[antlr-interest] Legal Document Parsing. Can ANTLR help?

Wed Jul 15 08:37:42 PDT 2009

Marco Bagni wrote:
> HI,
>
> I have the need to perform a syntactical parsing of various legal documents
> with the result to identify and extract each article and sub-paragraph.
>
> The documents are text like:
>
> Act. 123 Bla Bla Bla
>
> Art. 1
> (Article title)
>
> Article body with sub paragraph (at most three levels of sub
> paragraph identified by numbers (1, 2, 3...) and letters (a, b,
> c...) and roman literals (i, ii, iii, vi, etc.)
>
> Unfortunately the real life is a bit tougher than this, i.e. in some
> documents you have the string Art. in others Article; sometimes the
> Article title is present sometimes not, and so on.
>
> Do you think that ANTLR can help in generating a parser that identifies
> and extracts the parts of the legal documents labelling  each part with
> the proper hierarchical structure?
>   
I think that a filtering lexer is what you need for this as there is no 
real parsing task here. Though to be honest you might find that awk is 
good for this.

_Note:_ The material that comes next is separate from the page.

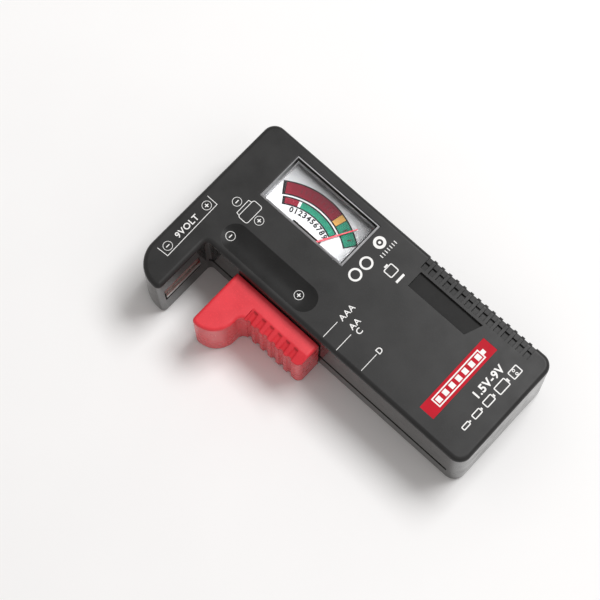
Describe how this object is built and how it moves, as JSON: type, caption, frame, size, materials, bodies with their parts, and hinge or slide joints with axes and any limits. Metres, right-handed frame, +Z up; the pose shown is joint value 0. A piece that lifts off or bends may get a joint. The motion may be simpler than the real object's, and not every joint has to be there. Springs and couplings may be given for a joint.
{
  "type": "battery tester",
  "caption": "Hand-held analogue battery tester with an L-shaped case, a sprung red slider that clamps a cell against the arm, and a moving-coil meter.",
  "frame": {"origin": "middle of the bounding box at the flat back the tester lies on", "axes": "+X along the body from the arm end to the plain end, +Y from the slider side to the ribbed edge, +Z up through the dial"},
  "size_m": [0.1118, 0.0616, 0.0251],
  "materials": {
    "black_abs": "satin moulded",
    "red_abs": "satin moulded",
    "red_print": "printed panel",
    "clear_plastic": "polished clear plastic",
    "dial_white": "printed sheet",
    "pointer_red": "painted",
    "nickel": "plated spring strip",
    "steel": "plain",
    "brass": "plain",
    "copper_winding": "enamelled wire",
    "aluminium": "plain",
    "ferrite": "ground",
    "white_nylon": "moulded",
    "board_laminate": "paper laminate",
    "resistor_body": "lacquered",
    "red_insulation": "wire insulation",
    "black_insulation": "wire insulation"
  },
  "bodies": {
    "case": {"front_housing": "black_abs", "rear_cover": "black_abs", "case_screws": "steel", "label_plate": "red_print", "spring_terminal": "brass", "cell_negative_contact": "nickel", "nine_volt_positive_contact": "nickel", "nine_volt_negative_contact": "nickel", "meter_tray": "black_abs", "yoke_ring": "steel", "core_magnet": "ferrite", "core_lugs": "brass", "lower_jewel": "brass", "upper_bridge": "brass", "upper_jewel": "brass", "upper_hairspring": "brass", "lower_hairspring": "brass", "dial_plate": "dial_white", "meter_window": "clear_plastic", "circuit_board": "board_laminate", "board_screws": "steel", "nine_volt_load_resistor": "resistor_body", "cell_load_resistor": "resistor_body", "meter_series_resistor": "resistor_body", "meter_lug_positive": "brass", "meter_lug_negative": "brass", "wire_nine_volt_positive": "red_insulation", "wire_cell_negative": "black_insulation", "wire_spring_terminal": "red_insulation", "wire_meter_positive": "red_insulation", "wire_meter_negative": "black_insulation"},
    "slider": {"slider_knob": "red_abs", "slider_contact": "nickel", "slider_carriage": "white_nylon", "carriage_screws": "steel", "return_spring": "steel"},
    "meter_movement": {"pointer": "pointer_red", "pointer_counterweight": "brass", "coil_former": "aluminium", "coil_winding": "copper_winding", "lower_pivot": "steel", "upper_pivot": "steel"}
  },
  "joints": [
    {"name": "slider_travel", "type": "slide", "parent": "case", "child": "slider", "axis": [1, 0, 0], "range_m": [0, 0.0498], "stiffness_N_per_m": 15, "springref_m": -0.03, "deforming": ["return_spring"]},
    {"name": "pointer_swing", "type": "hinge", "parent": "case", "child": "meter_movement", "pos_m": [-0.0244, 0.00425, 0.0169], "axis": [0, 0, 1], "range_deg": [-5.5, 64.5], "stiffness_Nm_per_rad": 0.00001}
  ]
}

Look at the FuzzyJava.g example (see download page).

However;

lexer grammar Articles
options {filter=true;}

@lexer:members {
 int levelCount;
 String levels[10];
 String title;
}

REFERENCE
      : ARTICLE LEVELS TITLE
        {
          System.out.println("Title : " + title);
          // Etc
        }
      ;

fragment ARTICLE
: ('A'|'a') ('R'|'r') ('T'|'t')
     (
         '.'
       | ('i'|'I') ('c'|'C') ('l'|'L') ('e'|'E')
       |
     )
   WS*
    {
         levelCount = 0;
         title = "";
    }

;

LEVELS
   : (LEVEL {levelCount++} )+ ;

LEVEL
 : (
      ('0'..'9')+
    | 'a'..'z'
   )
    { levels[levelCount] = $text; }
   WS*
  ;

TITLE : ~('\n'|'\r')*
               { title = $text; }
      ;

WS : ' ' |  '\t';

Should get you started  - I just typed this in so check it of course ;-).

Jim